Southern forces can be quickly mobilized to respond to regional instability and, as was revealed in Ukraine, effectively deployed against Russia’s far weaker neighbors. They can maintain credible superiority along the country’s southwestern borders. Their takeover of Crimea was immediate, and relied heavily on elite formations.

Specialized Russian units performed so well in Crimea that Putin remarked after the annexation, “It was all coordinated so clearly, tightly . . . that I sometimes wondered: Was it really us?” Highly mobile and versatile, these units can be deployed in any of Russia’s strategic theaters.

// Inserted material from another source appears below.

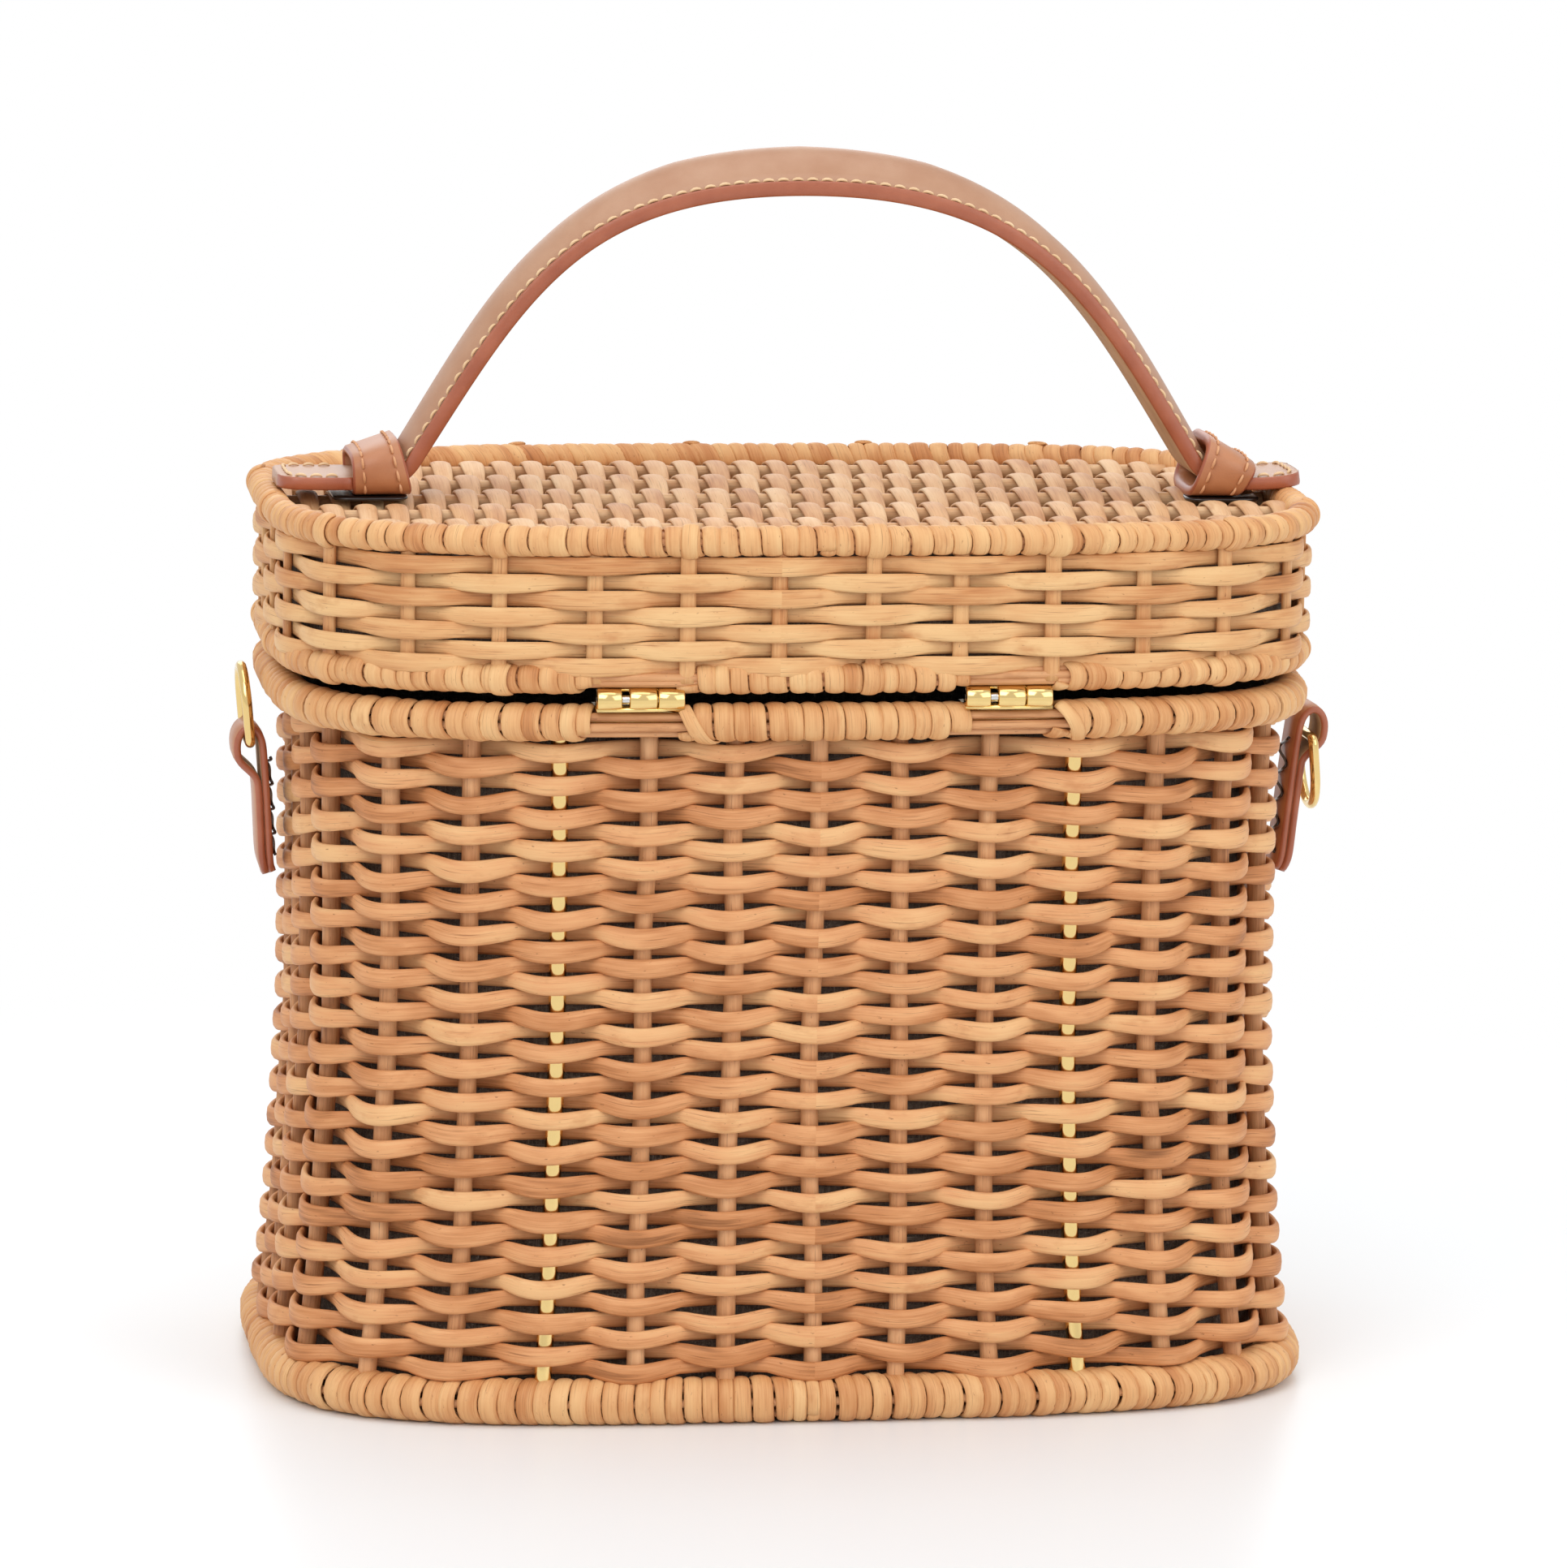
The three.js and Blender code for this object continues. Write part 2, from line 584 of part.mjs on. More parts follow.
// Side tabs: a strap that goes up the wall, folds over the ring's bar and comes down on itself.
// In the outline, u runs out from the wall and v up along the strap.
function tabOutline(height) {
  const t = TAB_THICKNESS;
  const slit = 0.3;
  const outerBack = 2 * t + slit;
  const { halfWidth, halfHeight } = TAB_POCKET;
  const pocket = { u: TAB_POCKET.out, v: height - TAB_POCKET.below };
  const points = [[0, 0], [0, pocket.v]];
  const turn = (from, to, steps, grow) => {
    for (let i = 0; i <= steps; i += 1) {
      const angle = THREE.MathUtils.degToRad(from + ((to - from) * i) / steps);
      const u = pocket.u + (halfWidth + grow) * Math.cos(angle);
      const v = pocket.v + (halfHeight + grow) * Math.sin(angle);
      points.push([u, v]);
    }
  };
  turn(165, -25, 8, t);
  points.push([outerBack + 0.6, pocket.v - 9.5], [outerBack, pocket.v - 13]);
  points.push([outerBack, 3], [outerBack - 1.2, 0.6], [t + slit, 0]);
  points.push([t + slit, pocket.v - 8.4]);
  turn(-45, 200, 10, 0);
  points.push([t, pocket.v - 7.4], [t, 0]);
  return points;
}

function tabPlace(tab) {
  const lean = THREE.MathUtils.degToRad(tab.lean);
  const foot = tab.top - tab.height * Math.cos(lean);
  return (u, v) => {
    const x = tab.footX + u * Math.cos(lean) + v * Math.sin(lean);
    const z = foot - u * Math.sin(lean) + v * Math.cos(lean);
    return [x, z];
  };
}

// A D-ring: a straight bar with a round bow, drawn with its bow up and its bar on the origin.
function ringBow() {
  const legs = RING_HEIGHT - RING_HALF_WIDTH;
  const points = [new THREE.Vector3(0, -RING_HALF_WIDTH, 0)];
  const steps = 12;
  for (let i = 0; i <= steps; i += 1) {
    const angle = Math.PI - (Math.PI * i) / steps;
    const y = RING_HALF_WIDTH * Math.cos(angle);
    points.push(new THREE.Vector3(0, y, legs + RING_HALF_WIDTH * Math.sin(angle)));
  }
  points.push(new THREE.Vector3(0, RING_HALF_WIDTH, 0));
  return new THREE.CatmullRomCurve3(points, false, "centripetal");
}

function dRing() {
  const bow = sweep(roundSection(RING_WIRE, 8), ringBow(), 22);
  const bar = new THREE.CylinderGeometry(RING_WIRE, RING_WIRE, 2 * RING_HALF_WIDTH + 1.6, 8);
  return join(bow, bar);
}

function buildSides() {
  for (const [name, side] of [["left", -1], ["right", 1]]) {
    const tab = SIDE_TABS[name];
    const place = tabPlace(tab);
    const outline = tabOutline(tab.height).map(([u, v]) => place(u, v));
    const half = TAB_WIDTH / 2;
    const mirror = (geometry) => (side < 0 ? mirrorX(geometry) : geometry);
    addPart(`side_tab_${name}`, mirror(extrudeAlongY(outline, -half, half)), leatherEdge);

    const stripTop = tab.height - 13;
    const strip = [[-1.3, 4], [-GAP, 4], [-GAP, stripTop], [-1.3, stripTop]].map(([u, v]) => place(u, v));
    addPart(`side_tab_backing_${name}`, mirror(extrudeAlongY(strip, 2 - half, half - 2)), backing);

    const [barX, barZ] = place(TAB_POCKET.out, tab.bar);
    const lean = THREE.MathUtils.degToRad(side < 0 ? 180 - RING_LEAN.left : RING_LEAN.right);
    const placed = dRing().rotateY(lean).translate(barX, 0, barZ);
    addPart(`d_ring_${name}`, mirror(placed), brass);
  }
}

// Front closure: the tab hangs from an anchor on the lid and its magnet meets a base on the body.

function closureRivetHole() {
  const hole = new THREE.CylinderGeometry(RIVET_RADIUS + GAP, RIVET_RADIUS + GAP, 20, 10);
  return hole.translate(0, -HALF_DEPTH, (CLOSURE_ANCHOR.bottom + CLOSURE_ANCHOR.top) / 2);
}

function discAlongY(radius, y0, y1, z, sides = 16) {
  return new THREE.CylinderGeometry(radius, radius, y1 - y0, sides).translate(0, (y0 + y1) / 2, z);
}

function closureTab() {
  const half = CLOSURE_WIDTH / 2;
  const { inner, outer, top, bottom } = CLOSURE_TAB;
  const points = [[-half, top], [-half, bottom + half]];
  const steps = 8;
  for (let i = 1; i <= steps; i += 1) {
    const angle = Math.PI + (Math.PI * i) / steps;
    points.push([half * Math.cos(angle), bottom + half + half * Math.sin(angle)]);
  }
  points.push([half, top]);
  const tab = extrudeAlongY(points, -outer, -inner);
  const recess = discAlongY(SNAP_RADIUS + GAP, -inner - 2.2, -inner + 1, SNAP_Z);
  return cut(tab, recess);
}

function buildClosure() {
  const half = CLOSURE_WIDTH / 2;
  const { inner, outer, bottom, top } = CLOSURE_ANCHOR;
  const anchor = box(-half, half, -outer, -inner, bottom, top);
  addPart("closure_anchor", cut(anchor, closureRivetHole()), leather);
  const rivetZ = (bottom + top) / 2;
  const shankInner = -HALF_DEPTH - LID_WALL.offset + LID_WALL.thickness;
  const shank = discAlongY(RIVET_RADIUS, -outer - 0.6, shankInner, rivetZ, 10);
  const head = discAlongY(3, -outer - 1.4, -outer - GAP, rivetZ, 12);
  addPart("closure_rivet", join(shank, head), brass);
  addPart("closure_tab", closureTab(), leather);
  const magnet = discAlongY(SNAP_RADIUS, -CLOSURE_TAB.inner - 1.85, -CLOSURE_TAB.inner - 0.1, SNAP_Z);
  addPart("closure_magnet", magnet, steel);
  const padInner = HALF_DEPTH + wallOffset(SNAP_Z + 10) + GAP;
  const padOuter = padInner + 2;
  addPart("snap_pad", box(-12, 12, -padOuter, -padInner, SNAP_Z - 11, SNAP_Z + 10), leather);
  addPart("snap_base", discAlongY(SNAP_RADIUS, -CLOSURE_TAB.inner + GAP, -padOuter - GAP, SNAP_Z), steel);
}

buildBody();
buildLid();
buildHinge("left", -HINGE_X);
buildHinge("right", HINGE_X);
buildHandle();
buildSides();
buildClosure();

export default basket;
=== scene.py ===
import math

import bmesh
import bpy
import numpy as np
from mathutils import Matrix, Vector


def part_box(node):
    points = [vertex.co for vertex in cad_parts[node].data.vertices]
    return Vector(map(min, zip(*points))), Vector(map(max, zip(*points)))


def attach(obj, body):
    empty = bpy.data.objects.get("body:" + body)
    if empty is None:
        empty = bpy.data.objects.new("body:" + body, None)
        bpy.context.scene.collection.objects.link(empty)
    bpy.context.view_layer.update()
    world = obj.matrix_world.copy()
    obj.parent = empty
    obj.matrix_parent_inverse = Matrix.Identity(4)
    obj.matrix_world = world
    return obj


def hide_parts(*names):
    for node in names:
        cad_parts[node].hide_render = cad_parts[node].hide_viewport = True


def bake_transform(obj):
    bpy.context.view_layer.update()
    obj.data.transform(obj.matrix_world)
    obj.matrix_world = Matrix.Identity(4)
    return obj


# Looks of a wicker picnic basket: rattan woven on stakes, a domed leather strap handle, brass
# fittings and a grey linen lining. Lengths are in millimetres until a mesh is made.
# The frame has +Z up and the hinges at +Y.

MM = 0.001
TURN = 2 * math.pi

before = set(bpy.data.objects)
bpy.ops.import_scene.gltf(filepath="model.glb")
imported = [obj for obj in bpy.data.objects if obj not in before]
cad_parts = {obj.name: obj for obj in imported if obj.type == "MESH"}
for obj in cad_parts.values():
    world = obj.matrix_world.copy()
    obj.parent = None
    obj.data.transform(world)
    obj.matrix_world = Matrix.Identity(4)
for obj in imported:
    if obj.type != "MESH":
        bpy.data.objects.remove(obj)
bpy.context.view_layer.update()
rng = np.random.default_rng(42)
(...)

Of the roughly 771,000-strong Russian military, fewer than a hundred thousand fight in elite formations. Of these, the number on par with NATO’s best is in the tens of thousands. Over the summer of 2014, Russia demonstrated the ability to draw as many as forty thousand troops to the Ukrainian border, including elite units. While this number was sufficient to menace Ukraine, it hardly represented a conventional threat to NATO forces in Eastern and Central Europe.

For the foreseeable future, the principal strategic danger for the United States and the West is on Russia’s western borders. China can take care of itself to the east, and Central Asia doesn’t worry about a Russian invasion, Putin’s occasional glowering at Kazakhstan notwithstanding. Russian armed forces don’t have the numbers, the allies or the logistical stamina needed to mount a credible threat to the former Warsaw Pact nations. It’s Ukraine, Moldova, Belarus and the Baltic states where the West needs an effective strategy for deterrence and containment.